Instructions to follow:
In the records below, begin at the line that has "LOOPS_HALF, LOOPS_TOP), 'black_rubber');" and stop after the line that has "from mathutils import Matrix, Vector"; quote those lines verbatim and nothing more.
+++ Exercise inputs +++
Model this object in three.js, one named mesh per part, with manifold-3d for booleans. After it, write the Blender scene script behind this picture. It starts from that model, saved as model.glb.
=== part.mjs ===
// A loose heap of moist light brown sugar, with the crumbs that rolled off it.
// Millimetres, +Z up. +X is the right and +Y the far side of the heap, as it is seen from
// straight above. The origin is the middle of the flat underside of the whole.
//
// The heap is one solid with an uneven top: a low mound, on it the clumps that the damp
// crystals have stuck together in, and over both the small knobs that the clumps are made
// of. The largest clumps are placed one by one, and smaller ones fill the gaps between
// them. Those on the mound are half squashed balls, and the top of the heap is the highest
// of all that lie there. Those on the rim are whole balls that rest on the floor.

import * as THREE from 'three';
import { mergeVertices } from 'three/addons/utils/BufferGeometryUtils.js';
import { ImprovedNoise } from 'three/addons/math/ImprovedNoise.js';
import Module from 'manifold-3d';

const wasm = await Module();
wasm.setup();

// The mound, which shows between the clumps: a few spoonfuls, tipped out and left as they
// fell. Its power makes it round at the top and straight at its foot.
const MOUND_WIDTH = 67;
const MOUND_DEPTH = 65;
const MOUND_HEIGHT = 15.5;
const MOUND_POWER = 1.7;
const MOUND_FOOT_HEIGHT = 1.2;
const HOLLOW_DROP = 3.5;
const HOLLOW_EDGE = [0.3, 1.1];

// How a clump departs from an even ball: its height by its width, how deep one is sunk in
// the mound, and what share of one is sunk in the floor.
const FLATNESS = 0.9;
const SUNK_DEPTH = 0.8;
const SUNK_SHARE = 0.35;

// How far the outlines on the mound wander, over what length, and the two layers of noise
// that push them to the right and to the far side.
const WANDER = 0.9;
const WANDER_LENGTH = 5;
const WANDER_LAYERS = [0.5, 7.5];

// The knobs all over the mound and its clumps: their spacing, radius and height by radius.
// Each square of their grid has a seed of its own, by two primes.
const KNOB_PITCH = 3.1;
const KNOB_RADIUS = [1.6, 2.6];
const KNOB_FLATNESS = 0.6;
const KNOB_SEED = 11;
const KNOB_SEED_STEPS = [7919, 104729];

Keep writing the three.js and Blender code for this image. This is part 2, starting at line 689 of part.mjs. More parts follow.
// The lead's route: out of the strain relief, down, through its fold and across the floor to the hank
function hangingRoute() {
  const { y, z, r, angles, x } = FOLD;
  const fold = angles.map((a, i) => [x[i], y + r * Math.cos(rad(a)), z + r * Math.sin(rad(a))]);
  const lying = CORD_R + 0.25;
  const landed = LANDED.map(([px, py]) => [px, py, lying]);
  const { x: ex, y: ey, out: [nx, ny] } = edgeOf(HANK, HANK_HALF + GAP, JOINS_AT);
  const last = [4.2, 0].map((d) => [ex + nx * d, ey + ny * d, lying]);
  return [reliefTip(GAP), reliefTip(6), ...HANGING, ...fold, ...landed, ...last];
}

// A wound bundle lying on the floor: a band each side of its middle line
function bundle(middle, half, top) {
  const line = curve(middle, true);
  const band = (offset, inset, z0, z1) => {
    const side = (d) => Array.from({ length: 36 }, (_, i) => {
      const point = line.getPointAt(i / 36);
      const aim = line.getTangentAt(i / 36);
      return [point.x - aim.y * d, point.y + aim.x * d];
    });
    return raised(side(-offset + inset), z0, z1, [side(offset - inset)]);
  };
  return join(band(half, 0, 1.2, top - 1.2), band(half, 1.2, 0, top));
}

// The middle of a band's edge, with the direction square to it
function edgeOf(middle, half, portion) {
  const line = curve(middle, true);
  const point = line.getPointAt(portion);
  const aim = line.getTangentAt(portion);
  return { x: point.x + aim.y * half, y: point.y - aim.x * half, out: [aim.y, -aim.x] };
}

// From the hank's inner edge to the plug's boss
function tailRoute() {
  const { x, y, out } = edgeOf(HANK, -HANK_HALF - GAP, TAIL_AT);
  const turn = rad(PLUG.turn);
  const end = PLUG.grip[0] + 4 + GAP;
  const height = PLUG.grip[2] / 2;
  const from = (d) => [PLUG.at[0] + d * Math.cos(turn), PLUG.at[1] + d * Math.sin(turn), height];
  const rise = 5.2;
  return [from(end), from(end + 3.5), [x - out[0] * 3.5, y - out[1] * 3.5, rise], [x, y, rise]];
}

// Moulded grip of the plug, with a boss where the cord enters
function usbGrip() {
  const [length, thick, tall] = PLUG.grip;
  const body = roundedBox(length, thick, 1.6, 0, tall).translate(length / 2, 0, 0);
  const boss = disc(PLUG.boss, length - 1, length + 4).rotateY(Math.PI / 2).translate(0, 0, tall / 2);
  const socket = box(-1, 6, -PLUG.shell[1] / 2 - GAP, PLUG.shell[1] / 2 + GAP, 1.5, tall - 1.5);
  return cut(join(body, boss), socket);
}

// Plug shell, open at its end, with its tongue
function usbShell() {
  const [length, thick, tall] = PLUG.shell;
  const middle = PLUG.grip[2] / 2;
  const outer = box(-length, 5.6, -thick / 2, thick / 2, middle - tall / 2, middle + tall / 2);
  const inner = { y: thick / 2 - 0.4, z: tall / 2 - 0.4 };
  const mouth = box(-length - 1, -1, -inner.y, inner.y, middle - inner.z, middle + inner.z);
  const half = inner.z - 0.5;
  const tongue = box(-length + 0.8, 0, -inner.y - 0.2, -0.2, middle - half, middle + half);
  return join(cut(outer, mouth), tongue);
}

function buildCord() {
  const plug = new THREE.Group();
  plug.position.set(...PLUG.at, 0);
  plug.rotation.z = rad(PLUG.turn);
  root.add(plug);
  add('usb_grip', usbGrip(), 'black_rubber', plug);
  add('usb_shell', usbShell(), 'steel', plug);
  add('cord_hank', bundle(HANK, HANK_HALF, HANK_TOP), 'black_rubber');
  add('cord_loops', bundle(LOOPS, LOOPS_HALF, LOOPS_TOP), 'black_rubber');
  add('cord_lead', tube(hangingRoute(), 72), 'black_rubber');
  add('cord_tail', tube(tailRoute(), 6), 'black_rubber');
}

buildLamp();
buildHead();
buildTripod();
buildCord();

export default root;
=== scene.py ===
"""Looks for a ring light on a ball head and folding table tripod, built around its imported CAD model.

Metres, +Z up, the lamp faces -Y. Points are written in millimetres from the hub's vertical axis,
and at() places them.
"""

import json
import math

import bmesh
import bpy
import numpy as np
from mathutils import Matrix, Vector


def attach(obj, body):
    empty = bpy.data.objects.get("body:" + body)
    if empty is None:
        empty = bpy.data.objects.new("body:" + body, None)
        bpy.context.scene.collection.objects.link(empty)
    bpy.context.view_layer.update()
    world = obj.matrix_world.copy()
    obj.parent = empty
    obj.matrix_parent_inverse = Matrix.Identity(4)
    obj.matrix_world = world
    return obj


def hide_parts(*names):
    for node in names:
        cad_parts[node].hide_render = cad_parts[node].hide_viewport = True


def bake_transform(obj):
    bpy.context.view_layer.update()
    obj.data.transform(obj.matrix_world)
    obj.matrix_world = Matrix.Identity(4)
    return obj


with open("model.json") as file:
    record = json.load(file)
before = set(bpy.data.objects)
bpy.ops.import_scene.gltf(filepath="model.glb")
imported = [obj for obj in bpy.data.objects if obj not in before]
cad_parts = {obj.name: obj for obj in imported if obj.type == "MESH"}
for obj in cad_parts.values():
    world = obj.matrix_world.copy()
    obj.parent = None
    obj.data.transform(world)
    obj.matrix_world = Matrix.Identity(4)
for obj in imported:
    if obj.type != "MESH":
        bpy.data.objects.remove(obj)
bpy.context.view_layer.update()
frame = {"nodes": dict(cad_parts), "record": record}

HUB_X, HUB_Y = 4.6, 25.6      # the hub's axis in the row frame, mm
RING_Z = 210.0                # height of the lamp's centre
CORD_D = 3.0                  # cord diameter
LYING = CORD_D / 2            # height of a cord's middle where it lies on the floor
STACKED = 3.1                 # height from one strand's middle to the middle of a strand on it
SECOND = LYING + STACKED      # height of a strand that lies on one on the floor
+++
+++ Exercise inputs +++
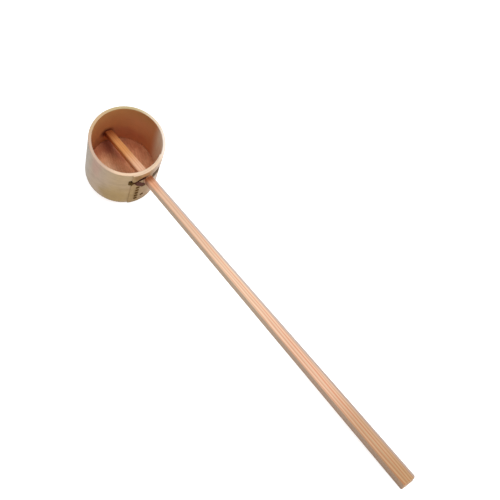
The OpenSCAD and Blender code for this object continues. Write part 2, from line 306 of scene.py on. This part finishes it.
+++
Solution for this problem:
  add('cord_loops', bundle(LOOPS, LOOPS_HALF, LOOPS_TOP), 'black_rubber');
  add('cord_lead', tube(hangingRoute(), 72), 'black_rubber');
  add('cord_tail', tube(tailRoute(), 6), 'black_rubber');
}

buildLamp();
buildHead();
buildTripod();
buildCord();

export default root;
=== scene.py ===
"""Looks for a ring light on a ball head and folding table tripod, built around its imported CAD model.

Metres, +Z up, the lamp faces -Y. Points are written in millimetres from the hub's vertical axis,
and at() places them.
"""

import json
import math

import bmesh
import bpy
import numpy as np
from mathutils import Matrix, Vector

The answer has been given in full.